How to Hire for Potential

So, what does it mean to hire for potential? Hiring for potential doesn’t mean a candidate is completely lacking skills and qualifications required for your position, but it does mean that the candidate has a surplus of people skills and emotional intelligence. It also means that your team is able to see transferrable skill sets from other industries.

Hiring for potential may allow you to hire people who have more opportunity to progress in your organization. If someone is highly motivated, has the ability to learn and adapt, and is excited about taking on new challenges, chances are that that type of person has more propensity for success than if you hire someone with direct experience but no intangible assets. The right attitude and approach go a long way.

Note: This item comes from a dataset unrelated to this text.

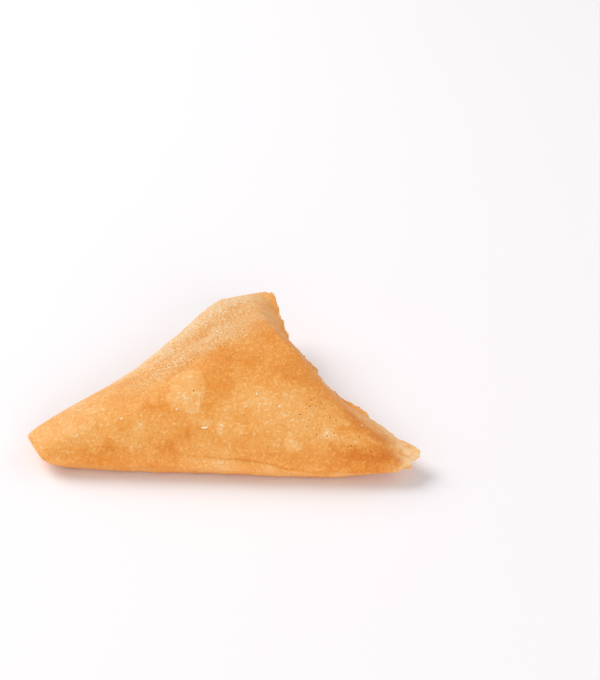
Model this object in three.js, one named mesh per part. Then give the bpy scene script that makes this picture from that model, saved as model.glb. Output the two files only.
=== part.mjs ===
import * as THREE from 'three';

// Driving dimensions, in millimetres and degrees.
// While it is shaped, the parcel lies on the floor z = 0 with its long folded edge along X at y = 0,
// so that its top corner points to +Y.
const CROWN_X = 13; // plan place of the highest point, from the middle of the long edge
const CROWN_Y = 30; // and from the long edge itself
const CROWN_RISE = 15.5; // how far the filling lifts the upper crust above the rim
const BELLY_DROP = 13; // how far it would push the lower crust below the rim
const RIM_HEIGHT = 4.7; // mid line of the rim above the floor at the long edge
const RIM_TILT = 0.109; // rise of the rim for each millimetre towards the top corner
const RIM_CURL = 3.6; // extra lift of the rim one CURL_REACH away from the long edge
const CURL_REACH = 60;
const FLOOR_ROUNDING = 1.2; // half height over which the belly turns into its flat resting spot

// The six sides of the plan outline, counter-clockwise from the long fold.
// faces: direction the side looks, from +X. away: its distance from the crown.
// pinch: how far its middle is drawn in, as a share of the distance from the crown.
// full and steep: exponents of the crust's profile towards it. half: half thickness of the rim.
const SIDES = [
  { name: 'longFold', faces: -90, away: 30, pinch: 0, full: 1.65, steep: 0.68, half: 2.6 },
  { name: 'sealedTip', faces: -34.5, away: 46, pinch: 0, full: 1, steep: 1.6, half: 0.8 },
  { name: 'seam', faces: 35.5, away: 19.3, pinch: 0.35, full: 1.1, steep: 1.75, half: 0.7 },
  { name: 'topCorner', faces: 108, away: 36.3, pinch: 0, full: 1.3, steep: 1.1, half: 1.1 },
  { name: 'shortFold', faces: 138, away: 35, pinch: 0.08, full: 1.3, steep: 0.98, half: 1.6 },
  { name: 'foldedTip', faces: 213.5, away: 67.2, pinch: 0, full: 1.4, steep: 0.83, half: 1.5 },
];
const SEAM = SIDES.findIndex((side) => side.name === 'seam');

const DOME_FULLNESS = 2; // value of full at the crown, which makes it a smooth dome
const DOME_HALF = 2; // value of half at the crown, whatever the side
const ROUND_CENTRE = 3; // sharpness of the outline's and the profile's corners at the crown
const SHARP_RIM = 100; // and at the rim
const SHARPENING = 9; // exponent by which one becomes the other
const BLENDING = 8; // sharpness by which one side's profile becomes the next one's at the rim
const RIM_FLATNESS = 12; // exponent that keeps the rim's thickness up to its very edge
const PINCH_SHARPNESS = 6; // sharpness of the shares that spread a pinch along its side
const PINCH_FALLOFF = 1.5;

// The sealed edge: a thin flange with a wavy outline.
const FLANGE_SHARE = 0.22; // part of the distance from the crown that the flange takes up
const RIPPLES = [
  { length: 23, phase: 40, out: 0.5, up: 0.7 },
  { length: 9.5, phase: 150, out: 0.35, up: 0.35 },
];

// Soft lumps of filling under the upper crust: wave length, heading of the wave, phase and height.
const LUMPS = [
  { length: 46, heading: 20, phase: 60, height: 0.45 },
  { length: 31, heading: 115, phase: 200, height: 0.35 },
  { length: 22, heading: -35, phase: 10, height: 0.3 },
];

// Number of grid steps around the rim, and of grid steps from the crown over the rim to the belly.
const STEPS_AROUND = 148;
const STEPS_OVER = 32;

const radians = THREE.MathUtils.degToRad;
const clamp = THREE.MathUtils.clamp;

// Distance from the crown to the outline in one direction, and each side's share in making it.
// radius = (sum of (cos(angle to the side) / away) ^ sharpness) ^ (-1 / sharpness)
function outline(angle, sharpness) {
  const terms = SIDES.map((side) => {
    const towards = Math.max(0, Math.cos(angle - radians(side.faces))) / side.away;
    return towards ** sharpness;
  });
  const total = terms.reduce((sum, term) => sum + term, 0);
  return { radius: total ** (-1 / sharpness), shares: terms.map((term) => term / total) };
}

// A property of the sides, blended by their shares.
function blend(shares, property) {
  return SIDES.reduce((sum, side, i) => sum + shares[i] * side[property], 0);
}

// How far the outline is drawn in at one direction: most in the middle of each pinched side.
function pinch(angle) {
  const { shares } = outline(angle, PINCH_SHARPNESS);
  const humps = shares.map((share) => clamp(2 * share - 1, 0, 1) ** PINCH_FALLOFF);
  return blend(humps, 'pinch');
}

// Sum of sine waves along one line, with the named amplitude of each wave.
function waves(list, along, amplitude) {
  return list.reduce((sum, wave) => {
    const turn = (2 * Math.PI * along(wave)) / wave.length + radians(wave.phase);
    return sum + wave[amplitude] * Math.sin(turn);
  }, 0);
}

// Directions from the crown that cut the outline into steps of equal length.
function evenAngles(count) {
  const fine = 20 * count;
  const points = Array.from({ length: fine + 1 }, (_, i) => {
    const angle = (2 * Math.PI * i) / fine;
    const { radius } = outline(angle, SHARP_RIM);
    return new THREE.Vector2(radius * Math.cos(angle), radius * Math.sin(angle));
  });
  const walked = [0];
  for (let i = 1; i <= fine; i++) {
    walked.push(walked[i - 1] + points[i].distanceTo(points[i - 1]));
  }
  return Array.from({ length: count }, (_, i) => {
    const goal = (walked[fine] * i) / count;
    const after = Math.max(1, walked.findIndex((length) => length >= goal));
    const part = (goal - walked[after - 1]) / (walked[after] - walked[after - 1]);
    return (2 * Math.PI * (after - 1 + part)) / fine;
  });
}

// Height of the rim's mid line: level at the long fold and curling up towards the top corner.
function rimHeight(y) {
  return RIM_HEIGHT + RIM_TILT * y + RIM_CURL * (y / CURL_REACH) ** 2;
}

// The belly settles on the floor: a smooth step from the free height down to exactly zero.
function settle(z) {
  if (z < -FLOOR_ROUNDING) return 0;
  if (z > FLOOR_ROUNDING) return z;
  return (z + FLOOR_ROUNDING) ** 2 / (4 * FLOOR_ROUNDING);
}

// One point of the crust. over runs from 0 at the crown to 1 at the middle of the belly,
// and the rim is half way.
function crustPoint(angle, over) {
  const out = Math.sin(Math.PI * over);
  const sharpness = ROUND_CENTRE + (SHARP_RIM - ROUND_CENTRE) * out ** SHARPENING;
  const { radius } = outline(angle, sharpness);
  const { shares } = outline(angle, THREE.MathUtils.lerp(ROUND_CENTRE, BLENDING, out));
  const drawnIn = 1 - pinch(angle) * out ** 2;
  const reach = out * radius * drawnIn;

  const seamFaces = radians(SIDES[SEAM].faces);
  const bodyEnd = 1 - FLANGE_SHARE * shares[SEAM];
  const onFlange = shares[SEAM] * THREE.MathUtils.smoothstep(out, 0.8 * bodyEnd, 1);
  const alongSeam = () => reach * Math.sin(angle - seamFaces);
  const flare = reach + onFlange * waves(RIPPLES, alongSeam, 'out');
  const x = CROWN_X + flare * Math.cos(angle);
  const y = CROWN_Y + flare * Math.sin(angle);

  const inside = clamp(out / bodyEnd, 0, 1);
  const full = THREE.MathUtils.lerp(DOME_FULLNESS, blend(shares, 'full'), out);
  const body = (1 - inside ** full) ** blend(shares, 'steep');
  const thickest = THREE.MathUtils.lerp(DOME_HALF, blend(shares, 'half'), out);
  const half = Math.sqrt(Math.max(0, 1 - out ** RIM_FLATNESS)) * thickest;
  const rim = rimHeight(y) + onFlange * waves(RIPPLES, alongSeam, 'up');
  const heading = (wave) => x * Math.cos(radians(wave.heading)) + y * Math.sin(radians(wave.heading));
  if (over <= 0.5) {
    const filling = CROWN_RISE + waves(LUMPS, heading, 'height');
    return new THREE.Vector3(x, y, rim + half + filling * body);
  }
  return new THREE.Vector3(x, y, settle(rim - half - BELLY_DROP * body));
}

// The closed crust: a crown point, rings of points out over the rim and back under, and a belly point.
function crustGeometry() {
  const angles = evenAngles(STEPS_AROUND);
  const points = [crustPoint(0, 0)];
  for (let ring = 1; ring < STEPS_OVER; ring++) {
    points.push(...angles.map((angle) => crustPoint(angle, ring / STEPS_OVER)));
  }
  points.push(crustPoint(0, 1));

  const faces = [];
  const last = points.length - 1;
  const index = (ring, step) => 1 + (ring - 1) * STEPS_AROUND + (step % STEPS_AROUND);
  for (let step = 0; step < STEPS_AROUND; step++) {
    faces.push(0, index(1, step), index(1, step + 1));
    for (let ring = 1; ring < STEPS_OVER - 1; ring++) {
      const [a, b] = [index(ring, step), index(ring, step + 1)];
      const [c, d] = [index(ring + 1, step + 1), index(ring + 1, step)];
      faces.push(a, d, c, a, c, b);
    }
    faces.push(last, index(STEPS_OVER - 1, step + 1), index(STEPS_OVER - 1, step));
  }

  const geometry = new THREE.BufferGeometry().setFromPoints(points);
  geometry.setIndex(faces);
  return geometry;
}

// Moves a geometry so that the bottom centre of its bounding box is the origin.
function standOnOrigin(geometry) {
  geometry.computeBoundingBox();
  const { min, max } = geometry.boundingBox;
  geometry.translate(-(min.x + max.x) / 2, -(min.y + max.y) / 2, -min.z);
  geometry.computeVertexNormals();
  return geometry;
}

function samosa() {
  const crust = new THREE.MeshStandardMaterial({ color: 0xdd9443, roughness: 0.6, metalness: 0 });
  const mesh = new THREE.Mesh(standOnOrigin(crustGeometry()), crust);
  mesh.name = 'samosa';
  return mesh;
}

const part = new THREE.Group();
part.add(samosa());

export default part;
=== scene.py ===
from itertools import product

import bpy
import numpy as np
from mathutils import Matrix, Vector


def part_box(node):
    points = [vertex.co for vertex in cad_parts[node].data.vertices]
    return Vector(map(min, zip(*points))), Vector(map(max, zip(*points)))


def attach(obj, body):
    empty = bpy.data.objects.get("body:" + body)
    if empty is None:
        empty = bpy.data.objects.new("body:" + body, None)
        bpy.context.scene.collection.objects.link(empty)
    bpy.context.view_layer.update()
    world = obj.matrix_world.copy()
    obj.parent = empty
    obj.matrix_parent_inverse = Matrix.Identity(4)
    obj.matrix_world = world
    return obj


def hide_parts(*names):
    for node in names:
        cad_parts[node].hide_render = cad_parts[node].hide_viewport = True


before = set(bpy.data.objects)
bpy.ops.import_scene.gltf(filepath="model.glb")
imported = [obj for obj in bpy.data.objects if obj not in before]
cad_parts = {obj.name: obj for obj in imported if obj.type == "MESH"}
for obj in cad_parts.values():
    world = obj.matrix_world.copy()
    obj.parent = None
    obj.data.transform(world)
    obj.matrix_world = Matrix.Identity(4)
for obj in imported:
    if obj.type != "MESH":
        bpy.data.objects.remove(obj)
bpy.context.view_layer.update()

# ---- Camera ----------------------------------------------------------------------------------------
# A camera with a long lens, nearly half a metre off, looks down at the long folded edge from the front.
# It comes first so that every piece can be judged from one place.

cad_low, cad_high = (np.array(corner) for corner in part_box("samosa"))
FOLD_LENGTH = 105.9  # length of the parcel along its long fold, in millimetres
mm = (cad_high[0] - cad_low[0]) / FOLD_LENGTH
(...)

Looking at potential can also improve your organization’s diversity. If you are consistently hiring people based on a strict experience profile, you are likely missing out on infusing your organization with new ideas and different backgrounds.

Training Your Leaders

To hire for potential, your managers and leaders will have to shift their mindsets. It’s important to reiterate that looking at potential rather than experience does not mean your team is lowering standards. It means your team is focusing on hiring based on skills that cannot be taught. Your team should take the time to think critically about the role at hand, and the skills that are absolutely necessary to fulfill that role successfully. Shape questions that assess people skills and emotional intelligence, along with a person’s ability to learn. Ask each candidate a consistent set of questions to provide a fair interview experience.

The power of potential will not only improve the talent on your team, but it will also help you save time and resources in your hiring process. A win-win!